En 1977, Marie Cardinal publie Autrement dit(Grasset), réponse aux milliers de lettres reçues à la suite de la parution deux ans plus tôt des Mots pour le dire (Grasset). Dans cette longue interviou conduite par Annie Leclerc, Marie Cardinal revient entre autres sur son enfance à Alger... et sa rencontre avec André Gide.
« En allant chez Annie j'éprouvais une sensation comparable à celle que je ressentais, étant enfant, sur le chemin de mon école. Dans les deux cas j'étais toujours en retard... C'était la course.
J'habitais tout près du terminus des tramways, à Mustapha Supérieur, sur les hauteurs d'Alger. J'aurais donc pu prendre un de ces insectes ferraillants dont les antennes, à chaque carrefour, faisaient jaillir des étincelles bleues et dorées. Mais, d'une part, ils étaient moins rapides que mes jambes et, d'autre part, ils contenaient souvent un monsieur redoutable : André Gide.
Ma famille habitait une grande maison à deux étages, entourée de jardins, L'étage supérieur était occupé par Jacques Heurgon. professeur à l'université, et par sa femme, Anne Desjardins, la fille du dernier grand mécène français. Pendant l'occupation de la France par les nazis certains écrivains ont traversé la Méditerranée et ceux qui avaient été accueillis par Desjardins à l'abbaye de Pontigny ont naturellement abouti chez sa fille, à Alger. Elle avait trois enfants et très vite sa maison est devenue trop petite. C'est alors que ma mère enchantée de l'aubaine a mis notre maison à la disposition des « maîtres ». Ainsi, Gide venait chaque jour se reposer dans notre bibliothèque, une petite pièce lambrissée couverte de livres du sol au plafond. Il y avait trouvé des éditions originales ou des éditions de luxe de ses ouvrages qu'il corrigeait avec acharnement. En face de chaque correction typographique il apposait son paraphe et il notait dans son journal l'inadmissible et lamentable état de la typographie des belles éditions. Quand il rencontrait ma mère c'était son unique sujet de conversation. Il était maniaque et je le détestais.

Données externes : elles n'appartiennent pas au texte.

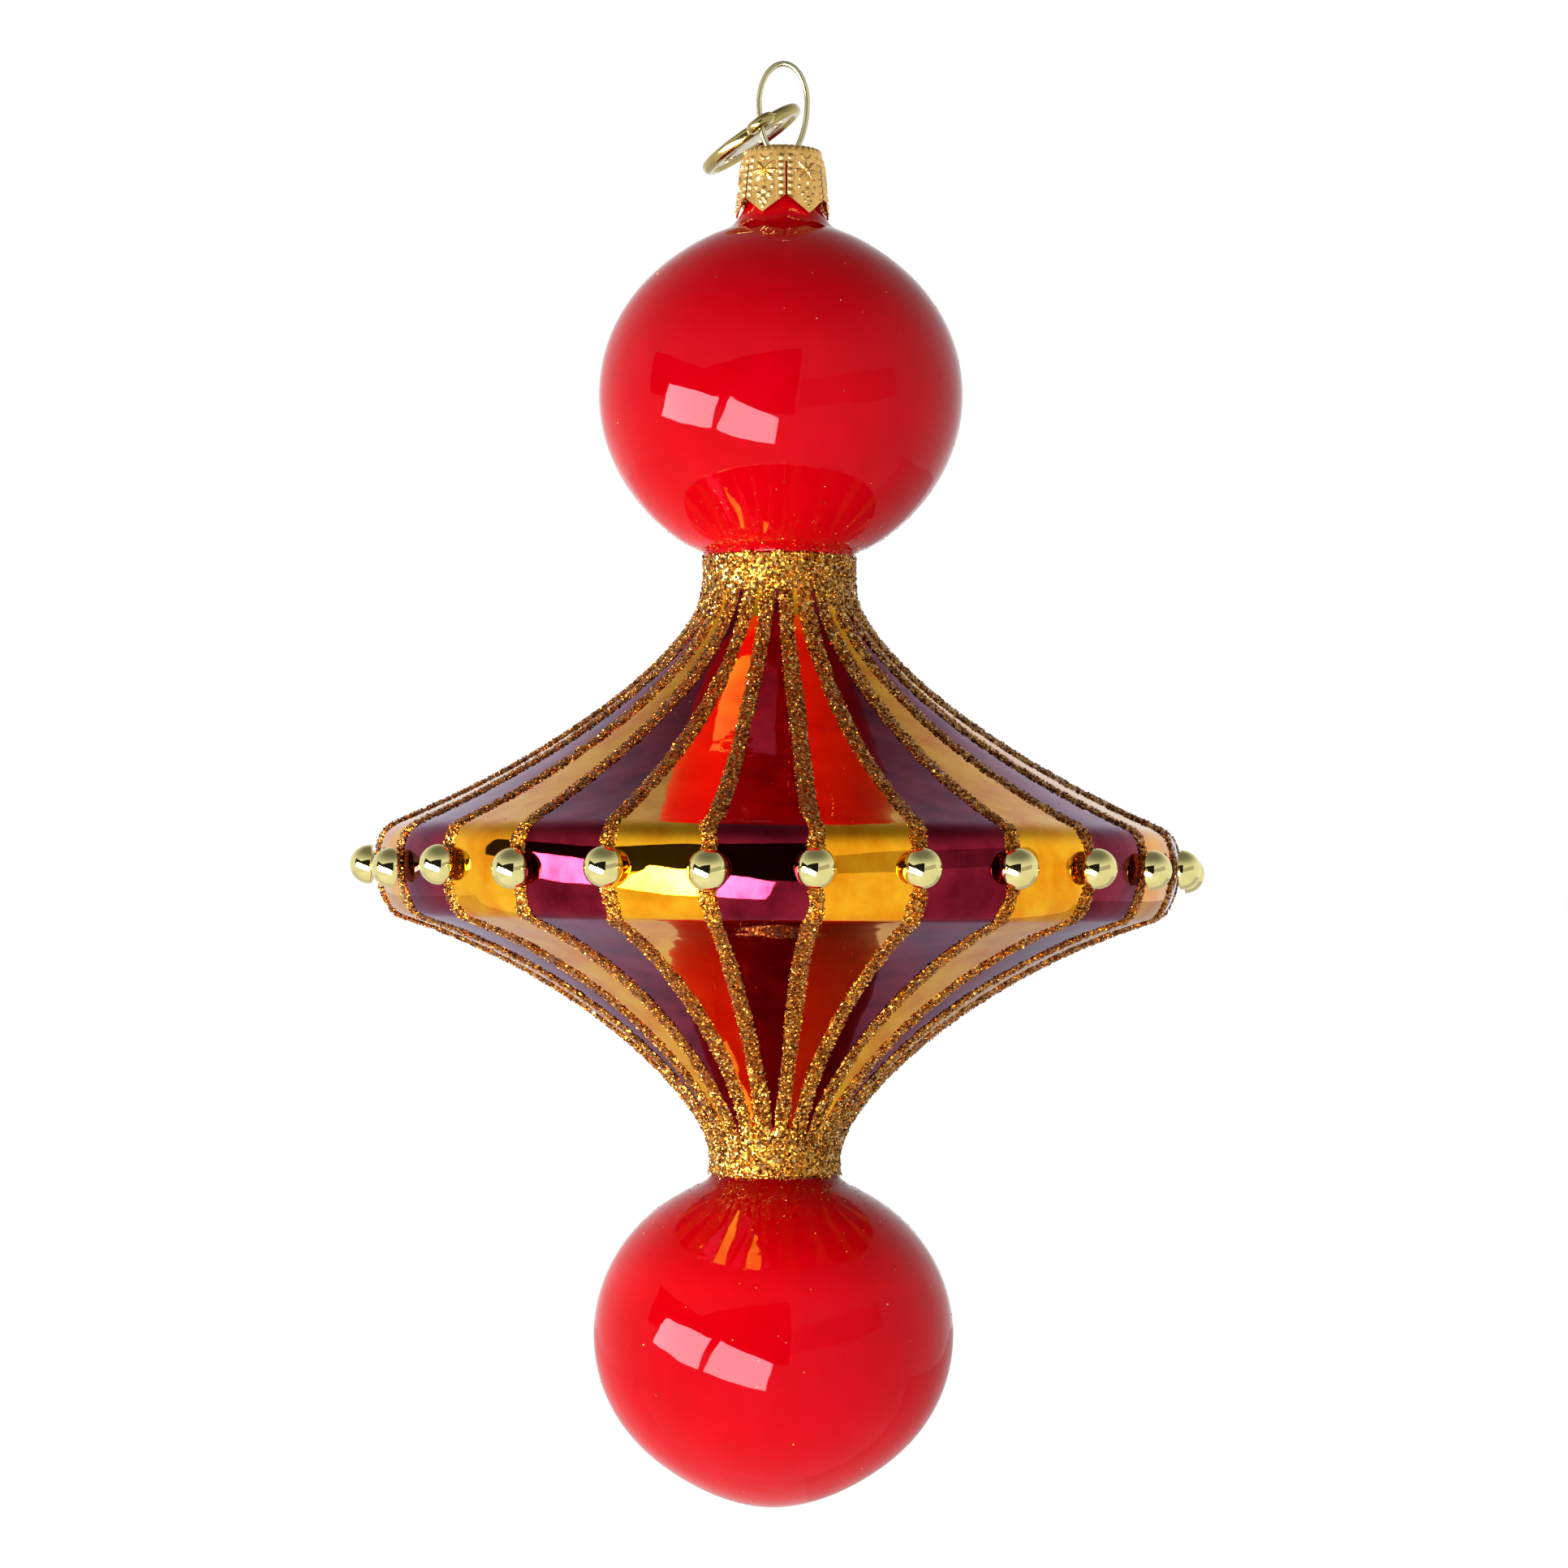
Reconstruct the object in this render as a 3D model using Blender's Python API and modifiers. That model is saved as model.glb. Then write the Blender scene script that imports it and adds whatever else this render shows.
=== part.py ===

Une fois par semaine les Heurgon s'absentaient. Je ne sais plus où ils allaient. Comme Gide ne voulait pas les suivre on m'avait demandé de lui préparer des œufs sur le plat pour son déjeuner. Cela ne s'est peut-être produit que deux ou trois fois mais il me semble que c'est arrivé souvent tant j'en ai gardé un mauvais souvenir. D'abord j'étais paralysée par l'admiration, le respect, dont tout le monde l'entourait, ensuite j'avais douze ou treize ans et je n'avais pas de compétences culinaires particulières. A l'heure dite je montais dans la cuisine des Heurgon où Gide m'attendait, assis sur une chaise, près du fourneau. Tout était préparé. Je me demande bien pourquoi on m'avait demandé de faire ça. La corvée commençait. Tous mes gestes étaient épiés et commentés par Gide : comment je cassais les œufs, comment je les laissais tomber dans la poêle, comment je mettais le sel, et le poivre, comment le feu était trop fort ou pas assez fort... Il n'avait qu'à les faire lui-même !
N'empêche que ce vieux bonhomme m'intriguait car ma mère m'avait interdit d'ouvrir ses livres : « Ils ne sont pas pour les petites filles. » Inutile de dire qu'à la première occasion je les avais ouverts et que je n'y avais rien compris. Ma curiosité en avait été avivée et comme il lui arrivait souvent de recevoir des amis chez nous, dans le grand salon, j'avais décidé d'assister clandestinement à une de ces réunions, pensant y entendre des propos salaces. Un coin de la pièce était occupé par un piano à queue drapé d'un châle sévillan qui tombait jusqu'à terre, ce serait ma cachette. Alors, un jour, en rentrant de classe, j'ai commencé par me faire un bon goûter puis, une fois nantie de ces provisions, je me suis enfournée sous le piano, sachant que j'en aurais jusqu'au soir. A travers les franges du châle j'ai vu arriver des messieurs très sérieux et parmi eux Saint-Exupéry que j'avais vu d'autres fois et que j'aimais bien parce qu'il avait une petite tête ronde en haut d'un corps immense, toujours en uniforme.
Je me suis ennuyée ce jour-là autant que je m'ennuie aujourd'hui dans les réunions d'intellectuels parisiens ! C'était interminable et cela ne m'a pas servi à comprendre l'interdiction de ma mère...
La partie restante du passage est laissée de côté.